Let’s compare two scenarios. In the first one, we purchase a house. We get a loan from the bank, make a down payment, pay our mortgage every month, and we have some maintenance and insurance expenses for the house. Because of inflation, house prices tend to rise over time. So we expect our house to be worth more than we paid for by the time we’ve fully paid off the mortgage.

In the second scenario, we opt to rent instead and use the remaining funds to passively invest. We invest all the costs that we make in the first scenario, i.e. the down payment, mortgage, and so on… in index funds. We calculated in “Why you should passively invest your savings” that we can expect a good yearly return when investing in index funds.
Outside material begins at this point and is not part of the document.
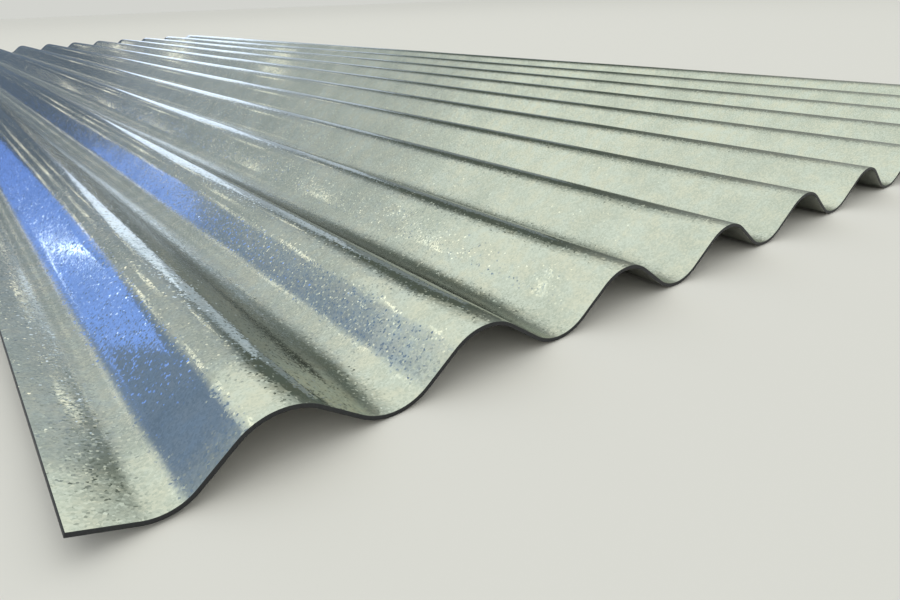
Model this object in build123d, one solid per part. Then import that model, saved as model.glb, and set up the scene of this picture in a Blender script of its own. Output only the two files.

At the end of the mortgage period, we compare the value of our house from the first scenario to the value of our investments of the second scenario. Which one is higher?

The simulation

Before we start the simulation, we have to collect some data and fill in some numbers.

Scenario 1: buy a house

In the first scenario, we are buying a house. We make the following assumptions:

  • We are buying a 2-bedroom apartment in Brussels, Belgium that is being sold for €350,000.
  • The bank requires us to make a down payment of €70,000, which equals to 20% of the value of the house.
  • We have to take out a loan for the remaining €280,000. Based on our research, we can get a loan of 20 years at a fixed interest rate of 1.38%. This means that we have to make monthly payments of €1,336.
  • We pay a one-time registration tax at the purchase of the house (“droit d’enregistrement” in French or “registratierechten” in Dutch). The tax differs per region in Belgium but is set at 12.5% in Brussels [1], which equals to €43,750 for our apartment.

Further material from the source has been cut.